Each year more than 200 districts in New Jersey undergo a full QSAC review.  In Sparta's cohort of 212 districts 75.2% of districts passed according to Michael Yaple, spokesperson for the NJ DOE. The district that score less than 80 points in any of the five area Instruction and Program, Fiscal Management, Personnel, Governance, Operations are considered to have failed and must undergo a District Improvement Plan with six month reviews to check on the district’s progress.

With about three and a half hours to spare, the Sparta Board of Education approved the Quality Single Assurance Continuum District Improvement Plan or QSAC DIP with a unanimous vote.  The NJ DOE QSAC placement letter dated June 27, announcing Sparta had failed, required a DIP to be submitted by August 12, 2019. 

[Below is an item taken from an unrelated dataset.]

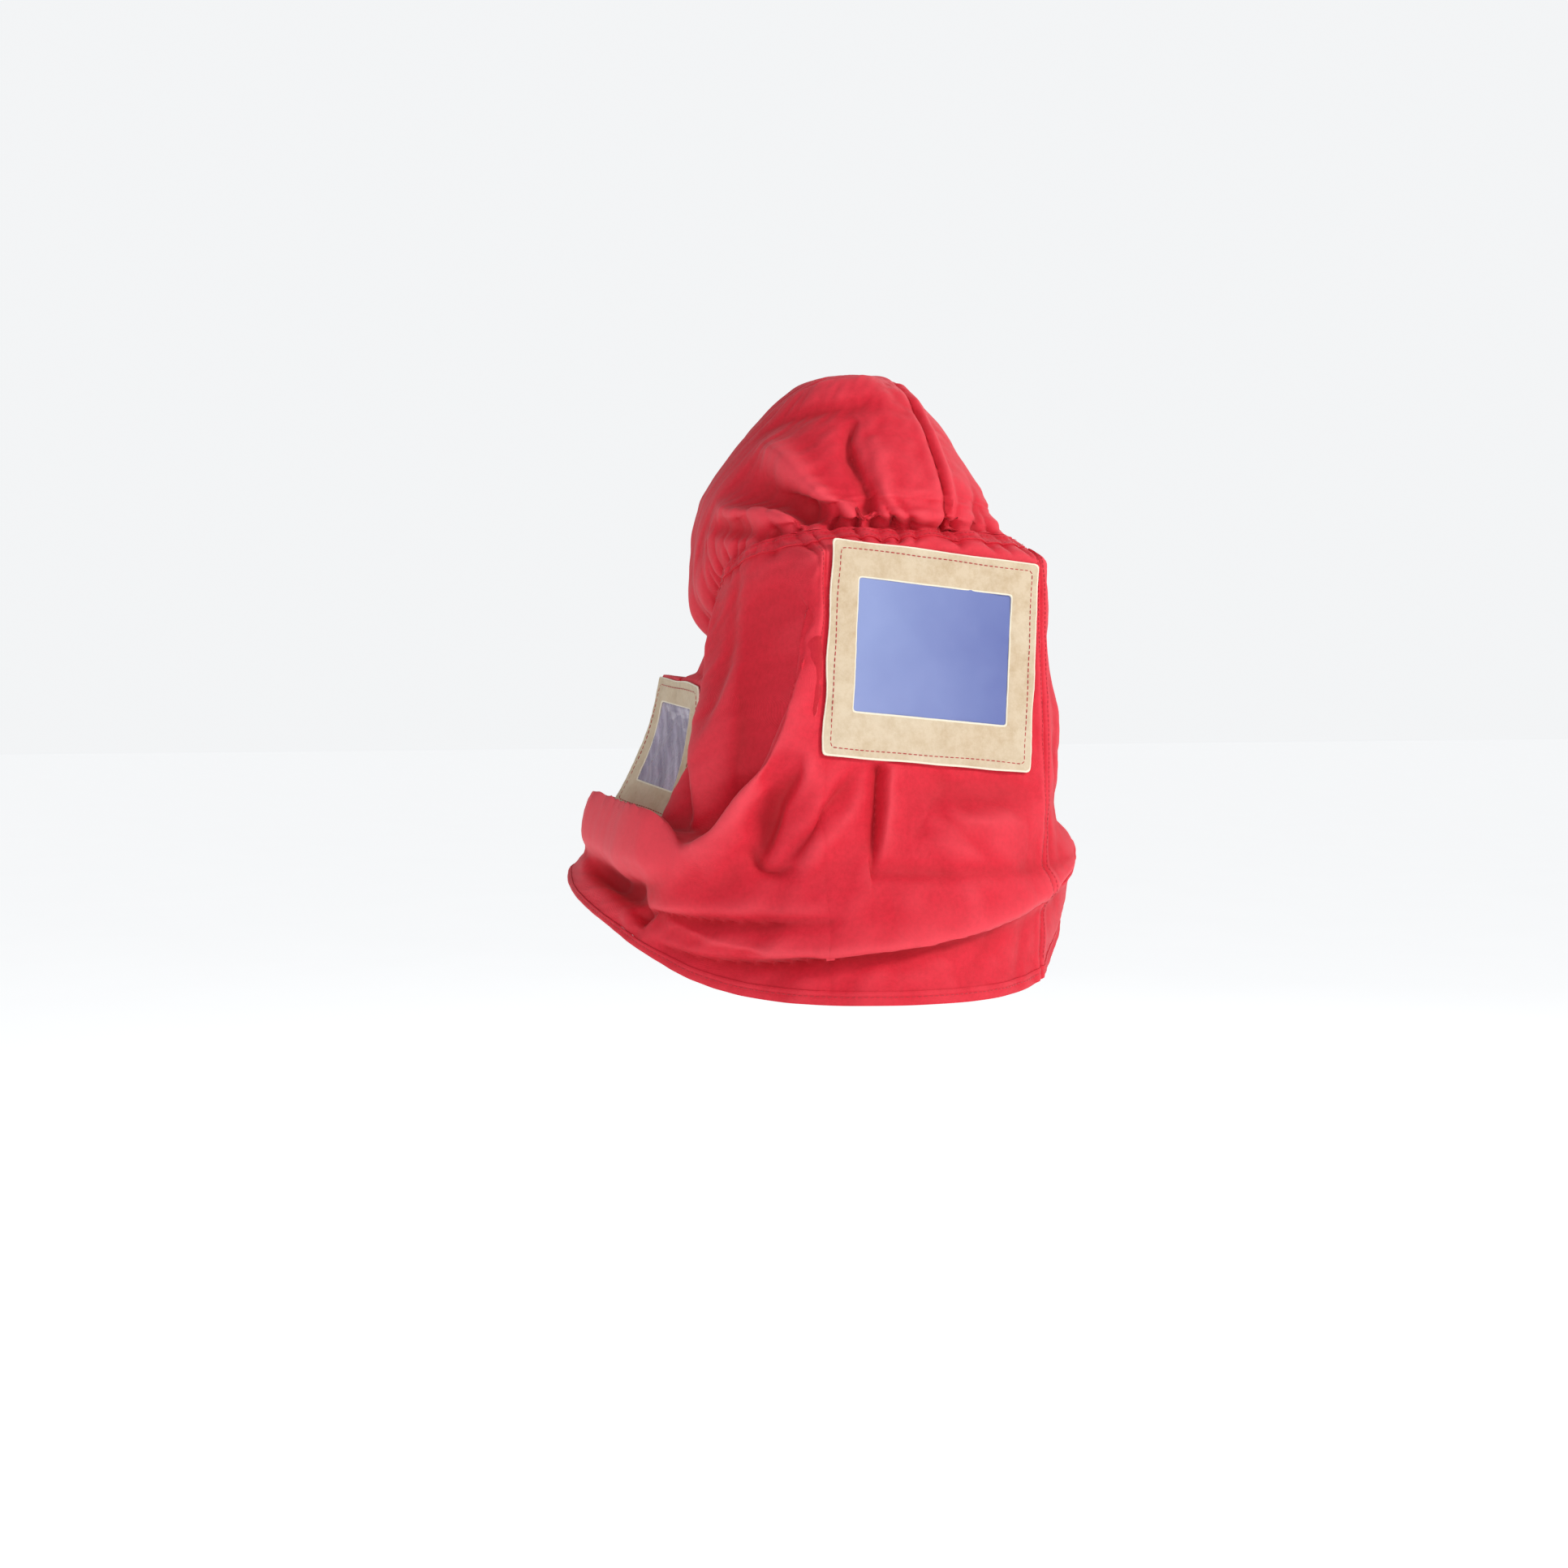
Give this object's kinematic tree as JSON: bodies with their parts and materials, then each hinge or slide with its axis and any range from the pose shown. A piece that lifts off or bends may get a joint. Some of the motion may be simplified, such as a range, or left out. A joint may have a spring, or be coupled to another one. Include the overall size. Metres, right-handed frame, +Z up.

After reading the appeal letter, as required, Rossi went through some of the processes leading up to the special meeting to adopt the DIP.  After the appeal meeting, “they suggested [Sparta] should go back into Cohort I.”  Rossi said it was his understanding that moving cohorts would have the district repeat the QSAC review in a year and eliminate the DIP, “so I accepted.” Rossi said Executive County Superintendent Rosalie Lamonte also had the understanding that moving to Cohort I would eliminate the need for a DIP.

Carla Spates the NJ DOE QSAC Coordinator said that was not the case.  Sparta would still need to go through the DIP process

After all of the discussion about the DIP and moving cohorts, board member Kate Matteson asked to clarify whether or not the district was changing cohorts.  McQueeney said the district was not switching cohorts.  

Board member Kim Bragg asked to clarify the DIP requirements; were they only for the curriculum indicators that Sparta received zero points or did it have to include the first eight indicators for student achievement and growth for which Sparta received partial points.  McQueeney said Lamonte told him it was only for the curriculum indicators where Sparta got zero points.

Hamilton asked when the DIP and all of the other QSAC documents would be posted on the district website.  McEvoy said there was no time frame but it would be as soon as they could.

Resident Tina Rowan asked who would be on the QSAC committee.  Board president Kelly McEvoy said it would be Kim Bragg, Jen Grana, Sue Sawey, McQueeney, Rossi.  Bragg said she was not on the committee. “But you were asked,” McEvoy said.  Bragg said she declined because she was out of town and was not at the meeting.

“Is this something we are going to keep working on to make sure we don’t have to do this again,” Rowan said. 

“Sure,” Rossi said.

The regular August board of education meeting is scheduled for Monday, August 26, beginning at 7:30 in the media center at Sparta High School.